# [WHAT YOU HAVE TO DO]
Identify the lines holding "that" and copy them.
------ INFORMATION SUPPLIED
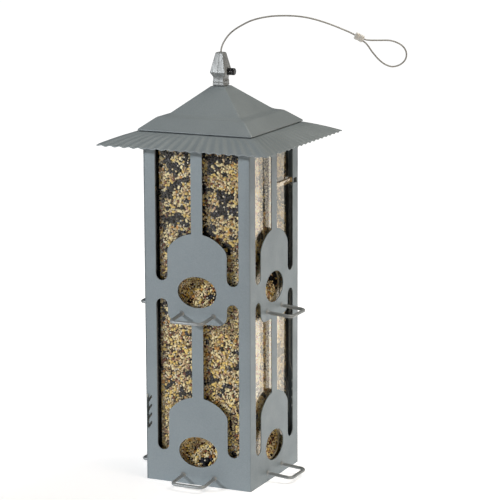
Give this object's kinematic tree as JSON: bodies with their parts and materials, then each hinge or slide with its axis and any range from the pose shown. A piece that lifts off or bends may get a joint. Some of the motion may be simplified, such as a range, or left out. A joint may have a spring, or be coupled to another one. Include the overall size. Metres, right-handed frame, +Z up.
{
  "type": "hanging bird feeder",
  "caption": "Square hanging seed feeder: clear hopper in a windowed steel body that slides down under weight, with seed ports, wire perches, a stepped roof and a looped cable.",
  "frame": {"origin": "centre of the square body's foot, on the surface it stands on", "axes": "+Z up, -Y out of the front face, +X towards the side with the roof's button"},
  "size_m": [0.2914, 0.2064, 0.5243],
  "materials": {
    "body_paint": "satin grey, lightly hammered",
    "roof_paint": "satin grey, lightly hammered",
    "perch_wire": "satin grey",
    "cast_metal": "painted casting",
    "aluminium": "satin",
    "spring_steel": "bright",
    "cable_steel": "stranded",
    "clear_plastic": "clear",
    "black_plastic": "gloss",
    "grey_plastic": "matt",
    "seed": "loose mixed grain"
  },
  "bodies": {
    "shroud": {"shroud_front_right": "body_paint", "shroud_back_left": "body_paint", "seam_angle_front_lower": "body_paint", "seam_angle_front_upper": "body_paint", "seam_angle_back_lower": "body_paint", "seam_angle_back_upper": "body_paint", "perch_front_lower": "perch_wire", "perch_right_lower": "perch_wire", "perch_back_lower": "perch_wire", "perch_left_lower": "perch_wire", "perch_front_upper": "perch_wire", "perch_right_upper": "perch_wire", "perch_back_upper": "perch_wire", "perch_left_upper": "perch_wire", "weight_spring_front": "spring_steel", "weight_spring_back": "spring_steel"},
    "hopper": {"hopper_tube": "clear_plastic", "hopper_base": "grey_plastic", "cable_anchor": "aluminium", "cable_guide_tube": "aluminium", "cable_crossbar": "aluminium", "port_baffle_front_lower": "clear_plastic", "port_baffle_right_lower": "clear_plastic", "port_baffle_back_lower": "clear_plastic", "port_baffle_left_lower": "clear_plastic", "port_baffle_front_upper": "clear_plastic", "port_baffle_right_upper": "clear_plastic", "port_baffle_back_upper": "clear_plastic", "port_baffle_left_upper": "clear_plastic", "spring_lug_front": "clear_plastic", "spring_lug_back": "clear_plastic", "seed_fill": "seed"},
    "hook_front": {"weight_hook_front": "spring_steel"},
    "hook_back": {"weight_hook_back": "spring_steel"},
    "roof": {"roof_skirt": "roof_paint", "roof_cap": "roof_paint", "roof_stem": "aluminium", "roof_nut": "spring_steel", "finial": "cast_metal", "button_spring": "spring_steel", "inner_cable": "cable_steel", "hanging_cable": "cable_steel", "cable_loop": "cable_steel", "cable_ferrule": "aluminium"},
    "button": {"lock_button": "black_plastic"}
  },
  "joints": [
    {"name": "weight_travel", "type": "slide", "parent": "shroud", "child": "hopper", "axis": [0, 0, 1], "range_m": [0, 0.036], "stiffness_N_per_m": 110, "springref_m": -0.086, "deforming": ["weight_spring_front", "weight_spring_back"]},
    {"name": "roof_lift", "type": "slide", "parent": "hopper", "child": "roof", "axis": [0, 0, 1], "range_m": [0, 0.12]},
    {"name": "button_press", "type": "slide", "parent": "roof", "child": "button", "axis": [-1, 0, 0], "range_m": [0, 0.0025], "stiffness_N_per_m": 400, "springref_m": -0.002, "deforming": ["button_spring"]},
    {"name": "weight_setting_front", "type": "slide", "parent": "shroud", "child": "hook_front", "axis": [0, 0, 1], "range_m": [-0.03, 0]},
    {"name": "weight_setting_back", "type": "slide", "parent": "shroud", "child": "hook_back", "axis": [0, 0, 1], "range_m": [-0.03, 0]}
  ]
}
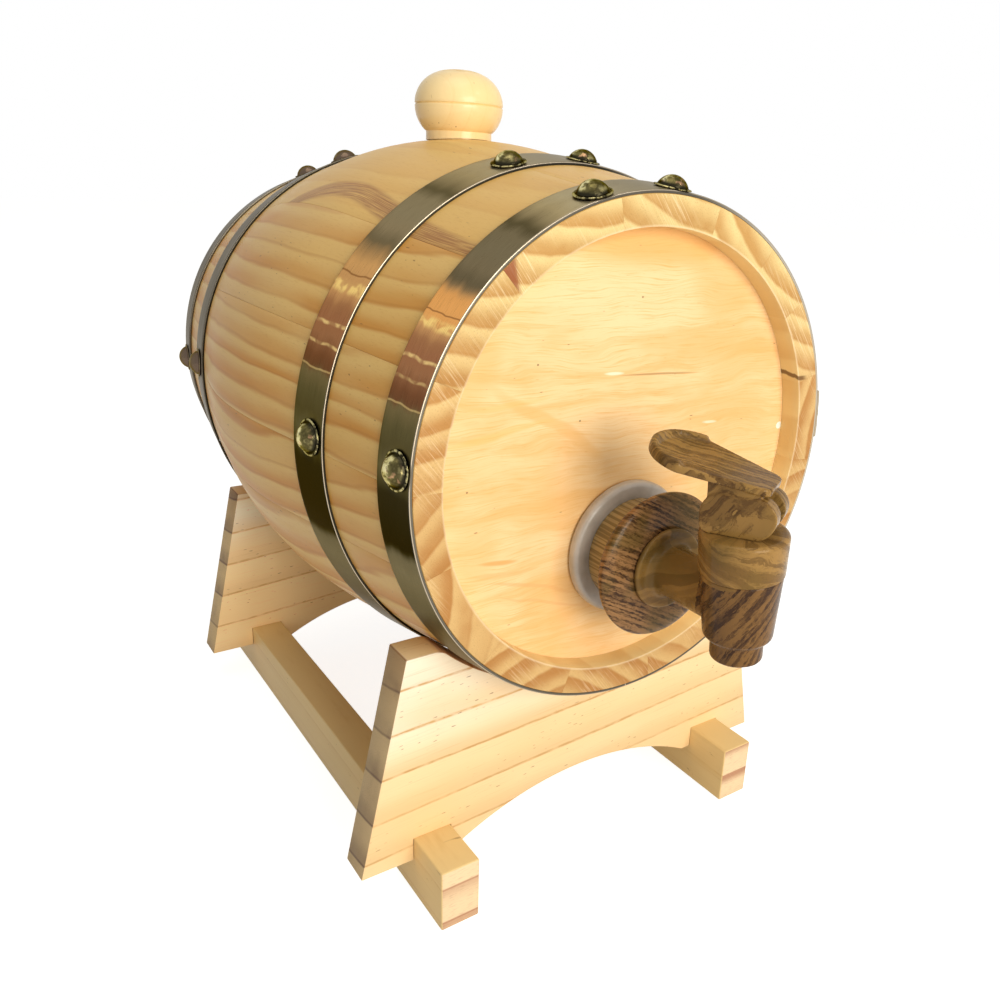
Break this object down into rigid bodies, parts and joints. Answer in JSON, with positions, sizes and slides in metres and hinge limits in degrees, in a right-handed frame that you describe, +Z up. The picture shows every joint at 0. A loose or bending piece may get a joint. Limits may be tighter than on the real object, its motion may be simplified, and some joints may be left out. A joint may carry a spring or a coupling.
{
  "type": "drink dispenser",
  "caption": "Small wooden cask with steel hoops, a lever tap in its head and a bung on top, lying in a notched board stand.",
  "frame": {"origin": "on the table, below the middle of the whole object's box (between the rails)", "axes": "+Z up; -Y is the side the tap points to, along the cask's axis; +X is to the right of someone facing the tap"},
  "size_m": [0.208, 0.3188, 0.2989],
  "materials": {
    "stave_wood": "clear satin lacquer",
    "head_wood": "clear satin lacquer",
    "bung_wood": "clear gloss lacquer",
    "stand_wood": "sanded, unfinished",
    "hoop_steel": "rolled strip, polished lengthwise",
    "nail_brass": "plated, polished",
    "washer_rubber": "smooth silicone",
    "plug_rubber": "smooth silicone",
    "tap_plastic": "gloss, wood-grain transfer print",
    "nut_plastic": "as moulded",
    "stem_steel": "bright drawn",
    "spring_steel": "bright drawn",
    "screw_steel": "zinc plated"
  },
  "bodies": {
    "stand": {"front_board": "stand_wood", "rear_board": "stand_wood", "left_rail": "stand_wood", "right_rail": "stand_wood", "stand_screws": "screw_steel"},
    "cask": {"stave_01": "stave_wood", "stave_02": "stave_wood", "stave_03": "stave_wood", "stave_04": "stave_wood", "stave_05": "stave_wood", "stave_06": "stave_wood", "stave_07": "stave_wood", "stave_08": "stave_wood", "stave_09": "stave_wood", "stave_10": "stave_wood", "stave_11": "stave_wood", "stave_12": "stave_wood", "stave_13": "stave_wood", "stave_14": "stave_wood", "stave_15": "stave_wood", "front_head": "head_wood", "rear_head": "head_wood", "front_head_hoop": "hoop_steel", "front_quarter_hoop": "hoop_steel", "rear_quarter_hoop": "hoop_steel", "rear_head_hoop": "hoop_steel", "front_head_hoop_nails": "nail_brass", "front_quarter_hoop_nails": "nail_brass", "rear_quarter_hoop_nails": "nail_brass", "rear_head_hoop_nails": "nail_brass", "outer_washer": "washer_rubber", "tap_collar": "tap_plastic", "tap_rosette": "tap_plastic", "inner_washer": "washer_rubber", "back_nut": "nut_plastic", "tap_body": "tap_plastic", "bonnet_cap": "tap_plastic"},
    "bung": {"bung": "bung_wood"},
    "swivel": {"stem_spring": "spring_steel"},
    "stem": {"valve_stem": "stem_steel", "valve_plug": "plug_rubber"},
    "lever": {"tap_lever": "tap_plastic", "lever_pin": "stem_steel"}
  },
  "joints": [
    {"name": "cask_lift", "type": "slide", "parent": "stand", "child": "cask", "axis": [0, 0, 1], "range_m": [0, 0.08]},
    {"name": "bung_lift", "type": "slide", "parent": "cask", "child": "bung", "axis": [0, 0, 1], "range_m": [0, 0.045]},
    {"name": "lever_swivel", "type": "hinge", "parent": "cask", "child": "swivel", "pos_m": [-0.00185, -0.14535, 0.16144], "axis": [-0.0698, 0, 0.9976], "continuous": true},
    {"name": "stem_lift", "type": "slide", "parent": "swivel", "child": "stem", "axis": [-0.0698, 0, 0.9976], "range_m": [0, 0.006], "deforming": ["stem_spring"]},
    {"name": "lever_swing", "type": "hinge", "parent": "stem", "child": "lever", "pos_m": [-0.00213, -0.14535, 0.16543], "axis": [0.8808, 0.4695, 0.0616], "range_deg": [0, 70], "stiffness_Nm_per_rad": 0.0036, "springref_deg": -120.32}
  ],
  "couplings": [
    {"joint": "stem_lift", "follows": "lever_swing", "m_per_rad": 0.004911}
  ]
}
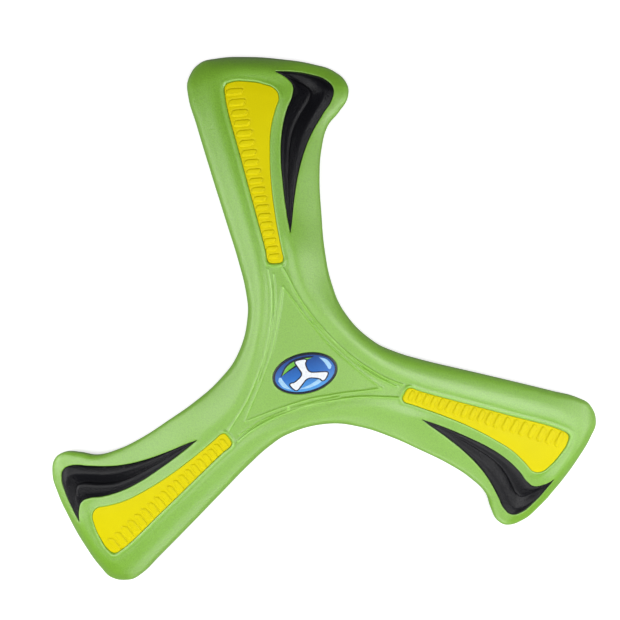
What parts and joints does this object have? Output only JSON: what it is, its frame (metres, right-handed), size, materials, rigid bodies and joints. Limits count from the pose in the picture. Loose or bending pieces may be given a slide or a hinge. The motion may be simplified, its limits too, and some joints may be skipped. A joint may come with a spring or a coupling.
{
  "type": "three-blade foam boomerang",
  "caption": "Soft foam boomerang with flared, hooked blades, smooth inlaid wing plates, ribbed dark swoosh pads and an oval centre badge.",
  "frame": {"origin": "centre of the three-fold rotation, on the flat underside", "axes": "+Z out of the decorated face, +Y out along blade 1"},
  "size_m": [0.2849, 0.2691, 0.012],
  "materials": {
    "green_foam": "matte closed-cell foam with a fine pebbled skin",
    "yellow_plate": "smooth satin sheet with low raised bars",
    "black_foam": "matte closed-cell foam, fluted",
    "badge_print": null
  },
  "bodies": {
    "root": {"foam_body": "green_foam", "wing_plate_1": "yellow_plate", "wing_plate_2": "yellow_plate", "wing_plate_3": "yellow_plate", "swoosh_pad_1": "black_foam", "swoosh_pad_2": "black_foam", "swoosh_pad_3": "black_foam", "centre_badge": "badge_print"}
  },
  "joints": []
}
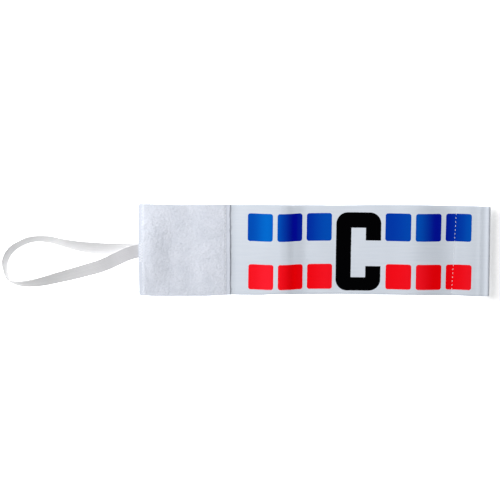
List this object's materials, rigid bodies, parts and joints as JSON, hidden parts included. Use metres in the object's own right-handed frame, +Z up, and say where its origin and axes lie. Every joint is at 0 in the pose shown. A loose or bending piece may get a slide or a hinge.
------------
# [TASK RESULT]
Give this object's kinematic tree as JSON: bodies with their parts and materials, then each hinge or slide with its axis and any range from the pose shown. A piece that lifts off or bends may get a joint. Some of the motion may be simplified, such as a range, or left out. A joint may have a spring, or be coupled to another one. Include the overall size. Metres, right-handed frame, +Z up.
  "caption": "Square hanging seed feeder: clear hopper in a windowed steel body that slides down under weight, with seed ports, wire perches, a stepped roof and a looped cable.",
Break this object down into rigid bodies, parts and joints. Answer in JSON, with positions, sizes and slides in metres and hinge limits in degrees, in a right-handed frame that you describe, +Z up. The picture shows every joint at 0. A loose or bending piece may get a joint. Limits may be tighter than on the real object, its motion may be simplified, and some joints may be left out. A joint may carry a spring or a coupling.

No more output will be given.